7 responses to “CRC Open House Question # 4”

  1. The worst offenders are SR14/downtown Vancouver onto I-5 southbound and Hayden Island onto I-5 northbound.
    Answer: remove on/off ramps without adequate merge or exiting lanes. Re-direct traffic onto new arterial bridge as suggested by Jim Howell.
    This will give the existing bridges 3 full thru lanes as opposed to the existing 2 plus thru lanes at much lower cost.

  2. The main ramps that effect the I-5 bridges, safety and congestion are the on/off ramps at Hayden Island and the SR-14 ramps just north of the bridges.

    These can be eliminated witout replacing the Interstate Bridges however.

    I strongly lobbied the ODOT team in the Delta Park Project to create external frontage roads as access lanes in everyplace possible in the I-5 corridor. We all have to remember that we have only a 2 and 3-lane corridor and when we get a lot of vehicles getting on and off this creates a lot of trublence and often reduces in a 3-lanes corridor the effective number of vehicles that can pass through the corridor approximately in half.

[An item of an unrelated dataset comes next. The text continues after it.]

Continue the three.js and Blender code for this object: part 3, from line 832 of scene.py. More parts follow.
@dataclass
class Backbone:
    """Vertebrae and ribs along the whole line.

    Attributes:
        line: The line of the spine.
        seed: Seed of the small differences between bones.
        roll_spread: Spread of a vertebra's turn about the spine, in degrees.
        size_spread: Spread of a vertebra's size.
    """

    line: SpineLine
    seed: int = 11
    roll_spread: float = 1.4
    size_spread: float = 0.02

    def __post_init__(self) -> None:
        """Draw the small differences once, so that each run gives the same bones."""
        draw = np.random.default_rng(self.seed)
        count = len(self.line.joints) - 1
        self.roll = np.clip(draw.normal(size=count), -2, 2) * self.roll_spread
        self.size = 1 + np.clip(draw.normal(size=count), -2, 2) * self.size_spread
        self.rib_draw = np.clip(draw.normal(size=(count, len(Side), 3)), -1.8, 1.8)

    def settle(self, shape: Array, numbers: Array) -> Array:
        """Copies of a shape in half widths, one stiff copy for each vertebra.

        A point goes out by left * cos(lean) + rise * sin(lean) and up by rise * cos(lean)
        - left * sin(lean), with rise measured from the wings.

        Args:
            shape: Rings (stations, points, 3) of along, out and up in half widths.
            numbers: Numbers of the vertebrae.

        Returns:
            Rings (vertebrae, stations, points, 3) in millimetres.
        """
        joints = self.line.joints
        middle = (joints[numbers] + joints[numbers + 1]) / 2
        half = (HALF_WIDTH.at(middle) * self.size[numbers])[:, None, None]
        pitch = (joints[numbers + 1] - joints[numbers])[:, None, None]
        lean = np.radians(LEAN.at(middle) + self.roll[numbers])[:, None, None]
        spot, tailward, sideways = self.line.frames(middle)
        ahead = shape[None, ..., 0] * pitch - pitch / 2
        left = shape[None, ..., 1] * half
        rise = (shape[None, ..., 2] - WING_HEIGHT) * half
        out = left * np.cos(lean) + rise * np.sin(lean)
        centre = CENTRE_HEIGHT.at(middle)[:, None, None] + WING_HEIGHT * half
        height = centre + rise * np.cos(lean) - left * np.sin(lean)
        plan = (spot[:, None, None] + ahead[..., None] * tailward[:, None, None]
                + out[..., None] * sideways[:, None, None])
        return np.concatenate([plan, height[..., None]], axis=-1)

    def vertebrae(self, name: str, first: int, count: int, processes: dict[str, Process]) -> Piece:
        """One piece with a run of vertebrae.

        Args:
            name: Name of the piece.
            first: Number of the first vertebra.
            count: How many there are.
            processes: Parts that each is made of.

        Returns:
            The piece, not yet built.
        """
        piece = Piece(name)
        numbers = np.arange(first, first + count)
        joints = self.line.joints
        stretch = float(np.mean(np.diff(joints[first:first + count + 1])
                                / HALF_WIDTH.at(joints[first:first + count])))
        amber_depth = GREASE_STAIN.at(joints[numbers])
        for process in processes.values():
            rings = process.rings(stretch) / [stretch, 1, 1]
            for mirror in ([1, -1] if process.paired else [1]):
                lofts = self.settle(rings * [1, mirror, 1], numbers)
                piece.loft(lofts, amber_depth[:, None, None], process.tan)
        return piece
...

    A very cheap fix to the I-5 corridor capacity is taking steps to make it more of a limited access corridor and that means reducing by elimination, some of the on/off ramps. The I-5 corridor should not be used as a local street/arterial. The way we do it right now makes it to easy to not use the primary and secondary arterials or mass transit.

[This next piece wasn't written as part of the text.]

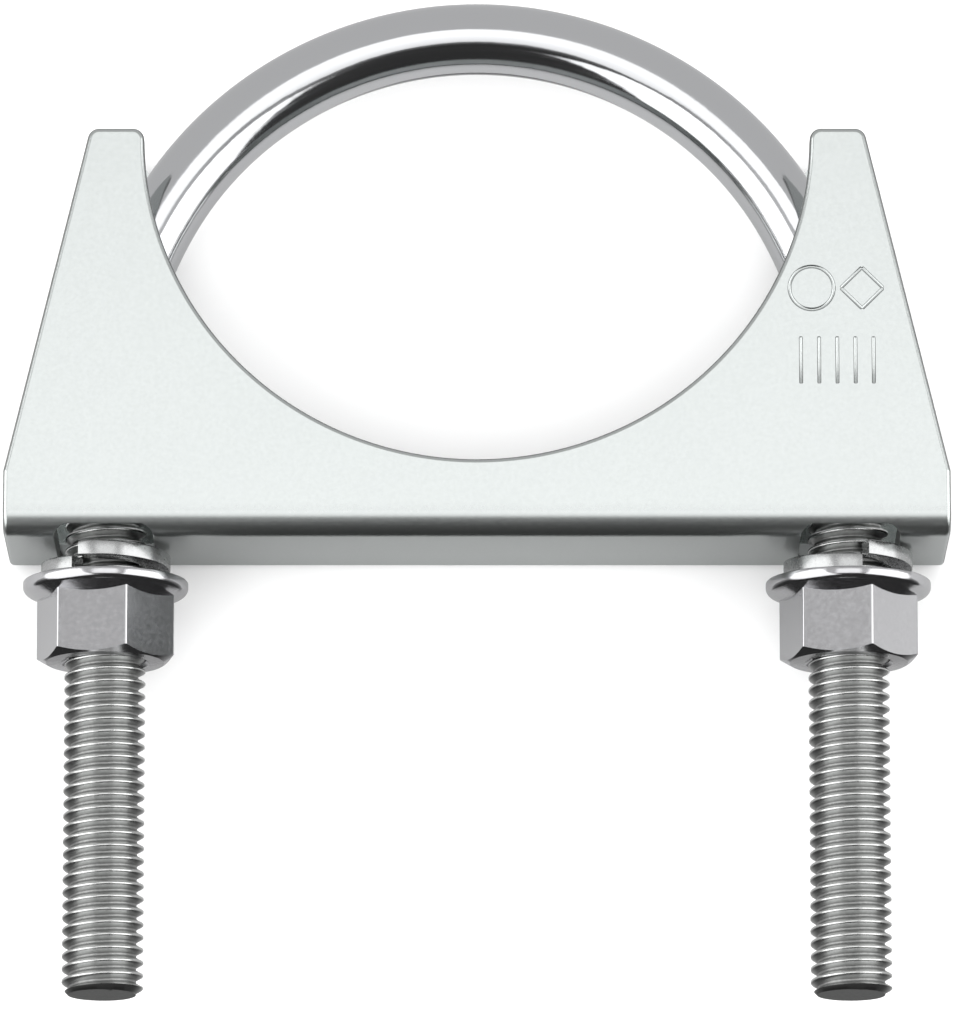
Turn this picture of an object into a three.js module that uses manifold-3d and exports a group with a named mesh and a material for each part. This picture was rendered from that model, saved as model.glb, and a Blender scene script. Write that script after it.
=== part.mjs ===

    We clog the whole corridor with congestion. At last nights CRC meeting a presenter showed how this cost everyone with a loss of freight mobility. One of the troubles with his presentation was that he was using 2000/2020 time frames and data. He showed that truck traffic just does everything to not get in the I-5 corridor in the AM and PM Peak Period Rush Hours. He showed how truck get on and off the corridor before, in between and after these rush hours. The problem is that these rush hours are getting longer and that reduces the window where we can gain critical freight mobility.

    We now have approximately 7-hours of combined AM and PM rush Hours right at this time, 2005 time frame. When we get out to 2015 or 10-years out this congestion will probably be at least 9 to 10-hours in length with unacceptable Freight Mobility that will cost investment, revenue and jobs.

    With induced traffic in the I-5 corridor coming from a new wide CRC Interstate Bridge replacement project our backup could be 12-hours of prime time. The told all of us at the CRC meeting that this effects labor rates, the number of trucks and the number of people that it take under those circumstances. This hurts our area ability to be competitive and just save jobs, let alone create new jobs.

    It was also stated that the problems in the corridor were not just I-5 when it came to freight mobility it is also freight rail.

  3. “Short ramps make getting on and off I-5 difficult and unsafe. Improvements are needed to make connecting to I-5 smoother and safer for trucks and cars.”

    I agree with this statement as long as there are NO socially engineered, priority and/or restricted lanes in the improvement methodology.

  4. Sounds like a “blow in the wind” type of excuse to find a problem that needs a solution.

    If a vehicle can’t get up to appropriate speed (45mph) on any of the existing ramps the ramps can be rebuilt as stated without dumping 2 billion (or more realistically as mentioned 6 billion) on new bridges.

    In reality, the bridges are NOT the problems, but the poor design of the Washington side of the river immediately close to the bridge and the leading side of Hayden Island and Portland.

    The bridges are FINE. I seriously doubt that an earthquack is gonna come along and quack them down either. They could be retrofitted I’m sure for less than 2 billion dollars.

  5. “The bridges are FINE. I seriously doubt that an earthquack is gonna come along and quack them down either. They could be retrofitted I’m sure for less than 2 billion dollars.”

    I would bet that a bridge with a high percentage of steel is seismically superior to one with lots of concrete. Just think of how much inertia a concrete freeway deck has as it settles back to earth after being lifted by a seismic wave. Probably something like the Hawthorne Bridge would stand up best in a quake. There has been some legitimate concern for the counterweights on the I-5 bridges swinging out of control. I would think these could be guyed together to prevent this–and no one knows which characteristics this (rare) Cascadian subduction quake could have.

    I worked on the seismic upgrade of the I-5 bridge in Seattle (Ship Canal Bridge) and it wasn’t that big of a deal. I think we need capacity, so another bridge, serving as an arterial and carrying commuter rail plus alternative modes would accomplish this. And linking to the Vancouver AMTRAK station. (I suppose I should spell it out for the benefit of the CRC folks–“BNSF corridor”….dig??)

  6. From SR 14 westbound/Washington Street southbound to I-5 southbound, a vehicle has about 650 feet from the time they exit the curve on the ramp (where one can begin to accelerate to merge) until the time they must merge into a through lane. There is no “safety” zone or a way out, like an offramp or a shoulder to escape to – if you don’t make the merge, you crash into a jersey barrier or the side of the bridge.

    In comparison, from SR 14 westbound to I-5 northbound, a vehicle has a minimum of 830 feet (assuming they merge right away) and a maximum of 1400 feet, before the offramp to Mill Plain.

    Likewise, a vehicle from Marine Drive to southbound I-5 has a minimum of 550 feet and a maximum of over 1200 feet before the Interstate Avenue (Denver Avenue/Delta Park) offramp.

    SR 14 is a freeway; one cannot simply route its traffic onto an arterial without significant impact. Anyone travel on Highway 99W leading from SB I-5 into Tigard? Or Kruse Way & Bangy Road (east of the I-5/217 interchange)?